Seemingly irrational actions still have some purpose behind them that we can manipulate in fiction to ensure that our characters are not a bunch of multiply-personalitied nervous wrecks.

bethany said...

This is really thought provoking. I plan to come back when I have time to give all the comments a thorough read. Very interesting :).

NiennaC said...

I agree completely with Lera. And so, I won't add much - because my points were basically made already. :) Great post.

Though I do want to say that even though an OOC action can be explained through motivation, it should really pertain to the story as someone said above - not sure who, sorry! - otherwise, while acceptable and not out of the realm of possibility, it'll totally jar the story. IMHO.

Conman said...

I think that character is defined by what we expect characters NOT to do just as much as it is by what we do expect them to do. And people do things that are out of character all the time, if they didn't, we wouldn't really be able to define character at all.

LizR said...

I think that seemingly out-of-character behavior can work well for a story if it's unexpected, but at the same time, enough little details were offered early on to make it make sense. The kind of thing where the reader is saying, "I totally didn't expect that from Joe Blow, but I get it.

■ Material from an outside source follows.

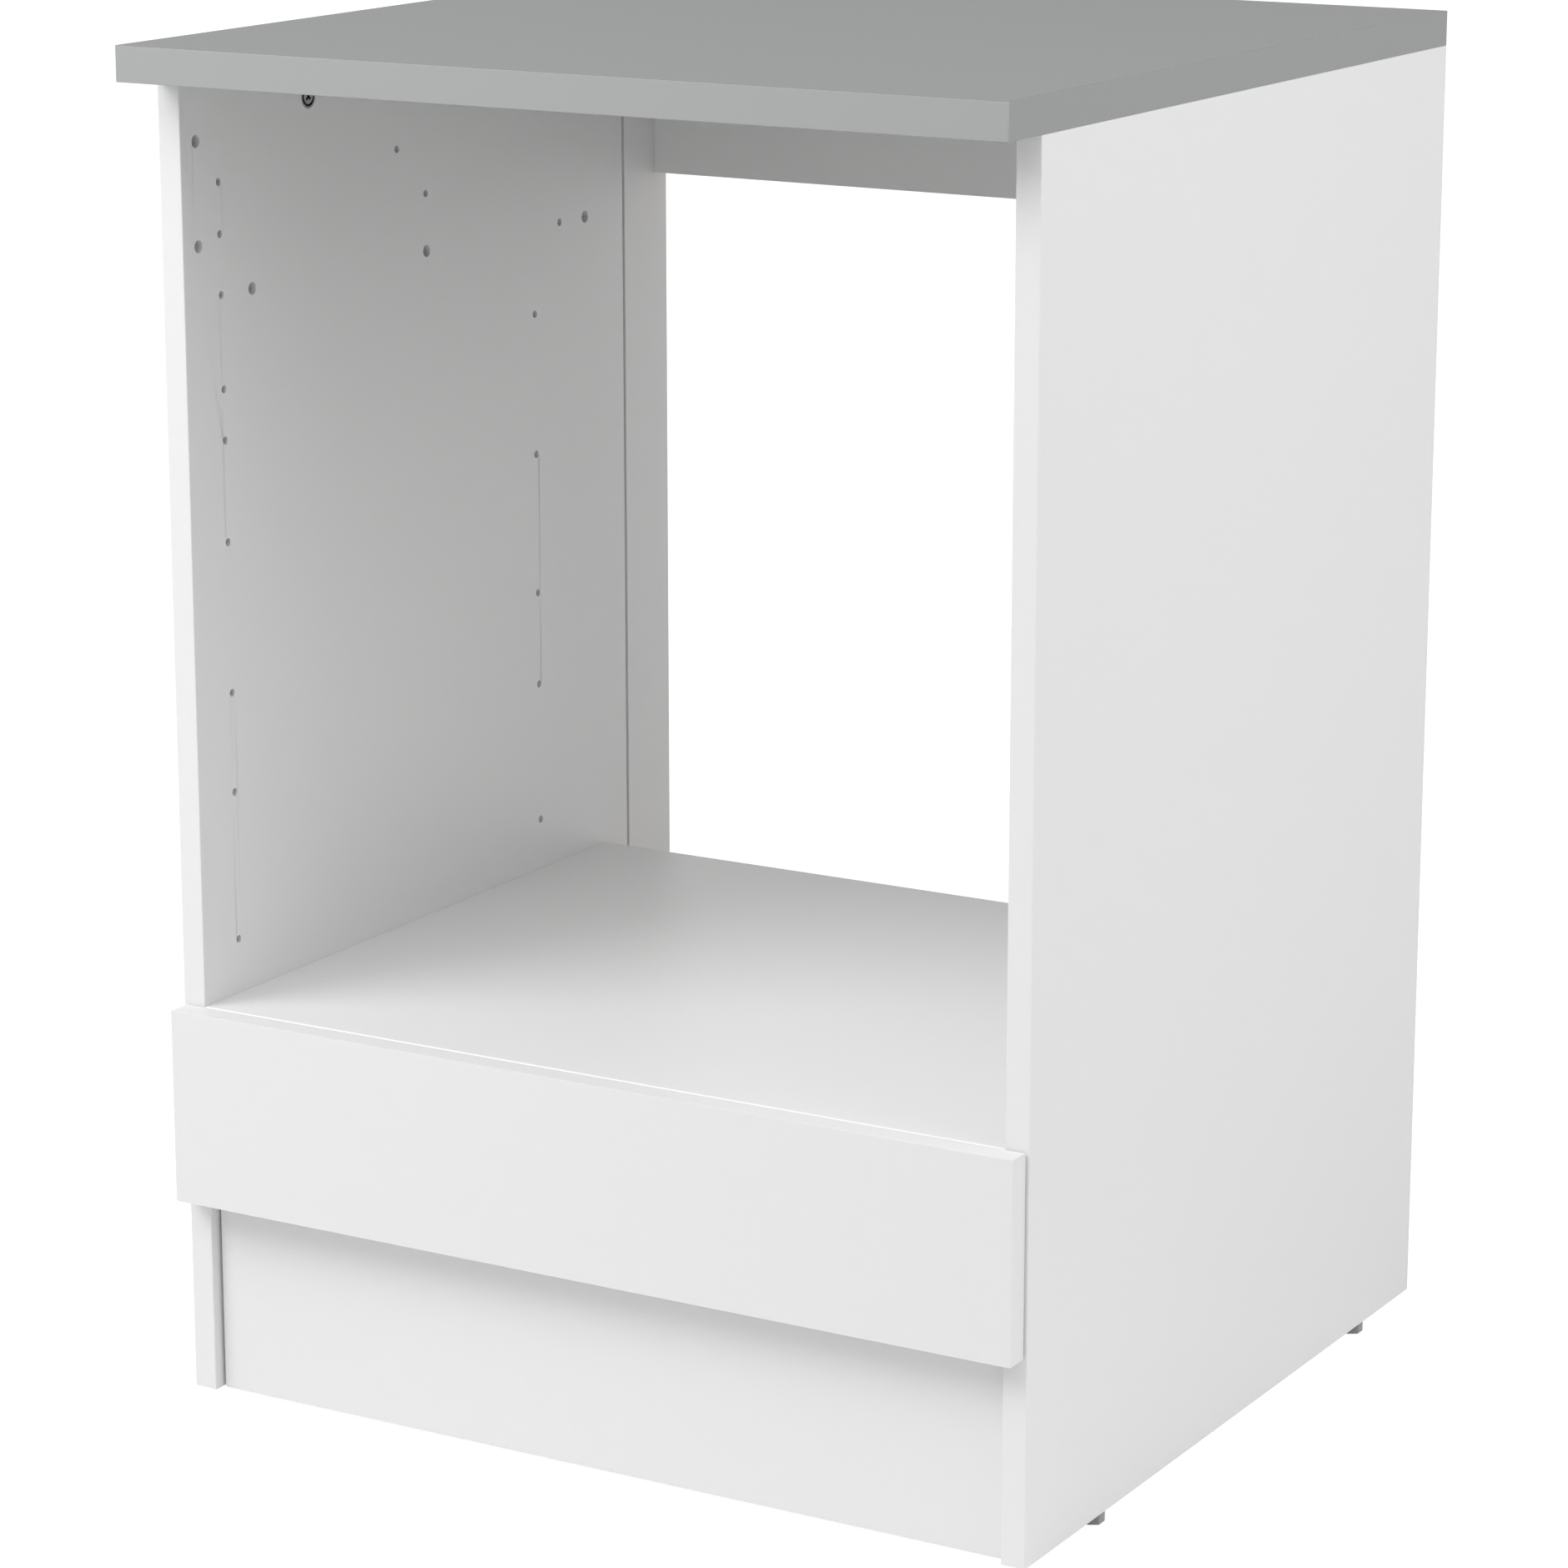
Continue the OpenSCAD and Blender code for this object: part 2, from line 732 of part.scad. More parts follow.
// Room over the front of the cabinet's runner, where its web has no flange
module front_clearance() {
    over = track_h + sheet_t + cut;
    translate([-cut, 0, 0]) rotate([90, 0, 90]) linear_extrude(track_w + 2 * cut) polygon([
        [-cut, front_web_h],
        [top_flange_from - front_web_slope, front_web_h],
        [top_flange_from, track_h - bend_r],
        [top_flange_from, over],
        [-cut, over]
    ]);
}

// Tab of sheet that stands on the track from y onwards
module track_tab(y, h) {
    translate([roller_s, y, -sheet_t / 2]) cube([stop_w, sheet_t, h + sheet_t / 2]);
}

module cabinet_runner(side) {
    stop_reach = sqrt(pow(roller_r, 2) - pow(roller_z - stop_h, 2));
    stop_y = rear_roller_y - drawer_travel - stop_reach - sheet_t - loose_gap - front_y - runner_setback;
    color("whitesmoke") difference() {
        at_runner(side, front_y + runner_setback) {
            difference() {
                extruded_y(runner_l) cabinet_section();
                front_clearance();
                corners_off(track_w, -sheet_t, [0, runner_l]);
                corners_off(track_w, track_h, [top_flange_from, runner_l]);
                translate([-cut, front_roller_in, roller_z])
                    rod_x(roller_pin_d, 0, sheet_t + 2 * cut);
                translate([roller_s, stop_y - stop_h, -sheet_t - cut])
                    cube([stop_w, stop_h, sheet_t + 2 * cut]);
            }
            track_tab(stop_y, stop_h);
            track_tab(runner_l - sheet_t, rear_stop_h);
        }
        at_runner_screws(side) translate([0, 0, -cut])
            cylinder(d = pin_hole_d, h = sheet_t + 2 * cut);
        at_runner_rows(side, runner_slot_n) rotate([0, 0, 90]) slotted();
    }
}

module drawer_runner(side) {
    color("whitesmoke") difference() {
        at_runner(side, drawer_y) difference() {
            extruded_y(runner_l) drawer_section();
            corners_off(roller_s, flange_z, [0, runner_l]);
            corners_off(slide_gap + side_flange_w, -under_side - sheet_t, [0, runner_l]);
            translate([drawer_web_s - cut, runner_l - rear_roller_in, roller_z])
                rod_x(roller_pin_d, 0, sheet_t + 2 * cut);
            for (n = drawer_slot_n)
                facing([drawer_web_s, n * grid, roller_z], [1, 0, 0]) slotted();
            for (y = side_screw_y)
                facing([slide_gap + side_flange_w / 2, y + flange_slot_in, -under_side - sheet_t], UP)
                    rotate([0, 0, 90]) slotted();
        }
        at_side_screws(side) translate([0, 0, -2 * sheet_t])
            cylinder(d = small_shank_d, h = 4 * sheet_t);
    }
}

// Roller: a rim and a hub joined by a thin disc, from x = 0 to x = roller_w,
// with its hub set back at the far end for the rivet's head
module roller() {
    mid = roller_w / 2;
    bore_r = roller_pin_d / 2 + run_fit;
    color("white") rotate([0, 90, 0]) rotate_extrude() polygon([
        [bore_r, 0],
        [roller_hub_r, 0],
        [roller_hub_r, mid - roller_web_t / 2],
        [roller_r - roller_rim_t, mid - roller_web_t / 2],
        [roller_r - roller_rim_t, 0],
        [roller_r, 0],
        [roller_r, roller_w],
        [roller_r - roller_rim_t, roller_w],
        [roller_r - roller_rim_t, mid + roller_web_t / 2],
        [roller_hub_r, mid + roller_web_t / 2],
        [roller_hub_r, roller_w - roller_hub_set],
        [bore_r, roller_w - roller_hub_set]
    ]);
}

// Riveted pin that a roller turns on: through the sheet behind x = 0, with a
// shoulder up to the roller and a head in the roller's recess
module roller_pin(shoulder) {
    hub_end = shoulder + loose_gap / 2 + roller_w - roller_hub_set;
    color("silver") {
        rod_x(roller_pin_d - 2 * seat_fit, -sheet_t, 0);
        rod_x(2 * shoulder_r, 0, shoulder);
        rod_x(roller_pin_d, shoulder, hub_end + loose_gap / 2);
        rod_x(2 * rivet_r, hub_end + loose_gap / 2, hub_end + loose_gap / 2 + rivet_h);
    }
}

// Frames on the sheets that carry the rollers: own X points at the roller
module at_cabinet_pin(side) {
    at_runner(side, front_roller_y) translate([sheet_t, 0, roller_z]) children();
}

module at_drawer_pin(side) {
    at_runner(side, rear_roller_y) translate([drawer_web_s, 0, roller_z]) mirror([1, 0, 0]) children();
}

module cabinet_roller(side) {
    at_cabinet_pin(side) translate([cabinet_shoulder + loose_gap / 2, 0, 0]) roller();
}

module drawer_roller(side) {
    at_drawer_pin(side) translate([drawer_shoulder + loose_gap / 2, 0, 0]) roller();
}

module drawer_front() {
    color("white") difference() {
        translate([-half_w + front_reveal, drawer_y - board_t, front_z])
            cube([cabinet_w - 2 * front_reveal, board_t, front_h]);
        translate([-drawer_in_x - base_groove, drawer_y - base_groove, base_z_low])
            cube([2 * (drawer_in_x + base_groove), base_groove + cut, base_t + loose_gap]);
        for (side = SIDES) {
            at_drawer_dowel(side) rod_x(dowel_d, -cut, dowel_seat);
            at_drawer_cam(side) translate([cam_inset, 0, -bolt_depth])
                rod_x(pin_hole_d, -cut, pin_hole_depth);
        }
    }
}

module drawer_side(side) {
    color("white") difference() {
        translate([side > 0 ? drawer_in_x : -drawer_out_x, drawer_y, side_z])
            cube([board_t, runner_l, drawer_side_h]);
        translate([side * drawer_in_x - base_groove, drawer_y - cut, base_z_low])
            cube([2 * base_groove, runner_l + 2 * cut, base_t + loose_gap]);
        at_drawer_cam(side) cam_pocket();
        at_drawer_dowel(side) dowel_hole();
        at_back_screws(side) flat_hole();
        at_side_screws(side) drilled(small_shank_d, small_screw_l + sheet_t);
    }
}

// Sunk hole of a flat screw, through a drawer side
module flat_hole() {
    translate([0, 0, -flat_head_h])
        cylinder(d1 = small_shank_d, d2 = flat_head_d, h = flat_head_h);
    translate([0, 0, -board_t - cut]) cylinder(d = small_shank_d + 2 * seat_fit, h = board_t + 2 * cut);
    cylinder(d = flat_head_d, h = cut);
}

module drawer_back() {
    color("white") difference() {
        translate([-drawer_in_x, drawer_rear_y - board_t, base_z_top])
            cube([2 * drawer_in_x, board_t, side_z + drawer_side_h - base_z_top]);
        for (side = SIDES)
            at_back_screws(side) drilled(small_shank_d, back_screw_l + cut);
        at_base_screws() drilled(small_shank_d, small_screw_l + base_t);
    }
}

module drawer_base() {
    reach = drawer_in_x + base_groove - loose_gap;
    front = drawer_y - base_groove + loose_gap;
    color("whitesmoke") difference() {
        translate([-reach, front, base_z_low]) cube([2 * reach, drawer_rear_y - front, base_t]);
        at_base_screws() drilled(small_shank_d, base_t + cut);
    }
}

module drawer_bumpers() {
    color("gainsboro") for (side = SIDES, z = [front_z + bumper_in, front_z + front_h - bumper_in])
        facing([side * panel_mid_x, drawer_y, z], BACKWARD) cylinder(d = bumper_d, h = bumper_t);
}

// Groups of like fittings
module worktop_cam(side, place) {
    at_worktop_cam(side, worktop_cam_n[place]) cam();
}

module worktop_bolts() {
    for (side = SIDES, n = worktop_cam_n)
        at_worktop_cam(side, n) bolt();
}

module foot_sleeves() {
    for (side = SIDES, y = [foot_front_y, foot_rear_y])
        at_foot(side, y) foot_sleeve();
}

module cabinet_runner_screws() {
    for (side = SIDES)
        at_runner_screws(side) translate([0, 0, sheet_t])
            pan_screw(runner_head_d, runner_head_h, bolt_thread_d, runner_shank_l + sheet_t);
}

module cabinet_roller_pins() {
    for (side = SIDES)
        at_cabinet_pin(side) roller_pin(cabinet_shoulder);
}

module drawer_cams() {
    for (side = SIDES)
        at_drawer_cam(side) cam();
}

module drawer_bolts() {
    for (side = SIDES)
        at_drawer_cam(side) bolt();
}

module drawer_dowels() {
    for (side = SIDES)
        at_drawer_dowel(side) dowel();
}

module drawer_back_screws() {
    for (side = SIDES)
        at_back_screws(side) flat_screw(back_screw_l);
}

module drawer_base_screws() {
    at_base_screws() small_screw(base_t);
}

module drawer_runner_screws() {
    for (side = SIDES)
        at_side_screws(side) small_screw(sheet_t);
}

module drawer_roller_pins() {
    for (side = SIDES)
        at_drawer_pin(side) roller_pin(drawer_shoulder);
}

side_panel(LEFT);  // side_panel_left
side_panel(RIGHT);  // side_panel_right
side_edging(LEFT);  // side_edging_left
side_edging(RIGHT);  // side_edging_right
bottom_panel();
cross_edging(bottom_z);  // bottom_panel_edging
cross_board(shelf_z);  // oven_shelf
cross_edging(shelf_z);  // oven_shelf_edging
rear_rail();
plinth_panel();
worktop_board();
worktop_front_edging();
worktop_side_edgings();
worktop_cam(LEFT, 0);  // worktop_cam_front_left
worktop_cam(RIGHT, 0);  // worktop_cam_front_right
worktop_cam(LEFT, 1);  // worktop_cam_rear_left
worktop_cam(RIGHT, 1);  // worktop_cam_rear_right
worktop_bolts();
at_board_cams(shelf_z) cam();  // oven_shelf_cams
at_board_cams(shelf_z) bolt();  // oven_shelf_bolts
at_board_dowels(shelf_z) dowel();  // oven_shelf_dowels
at_board_cams(bottom_z) cam();  // bottom_panel_cams
at_board_cams(bottom_z) bolt();  // bottom_panel_bolts
at_board_dowels(bottom_z) dowel();  // bottom_panel_dowels
at_rail_cams() cam();  // rail_cams
at_rail_cams() bolt();  // rail_bolts
at_rail_dowels() dowel();  // rail_dowels
foot_sleeves();
at_foot(LEFT, foot_front_y) foot();  // foot_front_left
at_foot(RIGHT, foot_front_y) foot();  // foot_front_right
at_foot(LEFT, foot_rear_y) foot();  // foot_rear_left
at_foot(RIGHT, foot_rear_y) foot();  // foot_rear_right
plinth_brackets();
plinth_screws();
cabinet_runner(LEFT);  // cabinet_runner_left
cabinet_runner(RIGHT);  // cabinet_runner_right
cabinet_runner_screws();
cabinet_roller(LEFT);  // cabinet_roller_left
cabinet_roller(RIGHT);  // cabinet_roller_right
cabinet_roller_pins();
drawer_front();
drawer_side(LEFT);  // drawer_side_left
drawer_side(RIGHT);  // drawer_side_right
drawer_back();
drawer_base();
drawer_cams();
drawer_bolts();
drawer_dowels();
drawer_back_screws();
drawer_base_screws();
drawer_runner(LEFT);  // drawer_runner_left
drawer_runner(RIGHT);  // drawer_runner_right
drawer_runner_screws();
drawer_roller(LEFT);  // drawer_roller_left
drawer_roller(RIGHT);  // drawer_roller_right
drawer_roller_pins();
drawer_bumpers();
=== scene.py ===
"""Oven base cabinet of white melamine boards with a grey laminate worktop.

The frame brings every board and fitting at its place. This script gives each of them its finish,
eases their edges, replaces the plain strips, screws, bolts, dowels and feet with rounded, threaded
and fluted ones at the same places, and sets up a white studio with the photograph's camera.
"""

import json
import math

import bmesh
import bpy
from mathutils import Matrix, Vector


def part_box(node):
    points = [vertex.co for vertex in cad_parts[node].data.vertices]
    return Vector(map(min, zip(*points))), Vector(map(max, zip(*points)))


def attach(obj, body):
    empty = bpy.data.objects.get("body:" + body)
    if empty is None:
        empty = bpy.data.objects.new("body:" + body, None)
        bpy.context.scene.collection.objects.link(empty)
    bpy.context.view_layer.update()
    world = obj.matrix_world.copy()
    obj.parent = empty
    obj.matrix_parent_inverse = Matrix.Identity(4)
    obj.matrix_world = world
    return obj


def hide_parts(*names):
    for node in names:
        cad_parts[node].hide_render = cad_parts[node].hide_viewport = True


MM = 0.001
# Points of a mesh closer than this are one
SAME_POINT = 0.002 * MM

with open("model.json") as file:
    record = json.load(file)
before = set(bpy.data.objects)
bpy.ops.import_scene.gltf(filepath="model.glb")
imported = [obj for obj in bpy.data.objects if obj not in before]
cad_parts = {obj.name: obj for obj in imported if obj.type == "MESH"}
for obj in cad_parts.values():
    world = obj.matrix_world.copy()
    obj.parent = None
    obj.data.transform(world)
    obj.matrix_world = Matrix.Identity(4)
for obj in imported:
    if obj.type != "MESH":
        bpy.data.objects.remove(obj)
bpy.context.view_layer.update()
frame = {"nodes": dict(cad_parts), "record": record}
shell = frame["nodes"]
record = frame["record"]
body_of = {node: body for body, nodes in record["behaviour"]["bodies"].items() for node in nodes}

# Camera

# Where the photograph was taken from, and how far it looked round and down
CAMERA_PLACE = Vector((1.5634, -2.7114, 1.1711))
CAMERA_TURN = math.radians(30.19)
CAMERA_TILT = math.radians(14.05)
CAMERA_LENS_MM = 116.0


def place_camera():
    """The photograph's camera."""
    lens = bpy.data.cameras.new("photo_camera")
    lens.lens = CAMERA_LENS_MM
    camera = bpy.data.objects.new("photo_camera", lens)
    camera.location = CAMERA_PLACE
    camera.rotation_euler = (math.pi / 2 - CAMERA_TILT, 0, CAMERA_TURN)
    bpy.context.scene.collection.objects.link(camera)
    bpy.context.scene.camera = camera


# Materials: shared steps

# Where a Mix node of colours has its two colours, and its mixed one
MIX_A, MIX_B, MIX_OUT = 6, 7, 2


def linear(hex_colour):
    """The linear RGBA of an sRGB hex colour."""
    shares = [int(hex_colour[i : i + 2], 16) / 255 for i in (1, 3, 5)]
    return [s / 12.92 if s <= 0.04045 else ((s + 0.055) / 1.055) ** 2.4 for s in shares] + [1.0]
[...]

I understand what led to that."

Now, about your post - When I was in college, we went on a winter camping trip one year, and a roommate of mine who didn't usually do crazy things went out with some of our other friends one night to sneak onto a nearby ski location and sled down on cafeteria trays.

She crashed into a tree, broke her jaw, and had it wired shut for four weeks.

Anonymous said...

Thank you! I so agree. If our characters are all over the map, it's hard to really understand them, and without understanding them it's difficult to sympathize with them. But people are changeable, and they're full of surprises. I think it's perfectly possible to have a character do something so unlike them as long as there's a good reason for it. It can really build tension and add depth.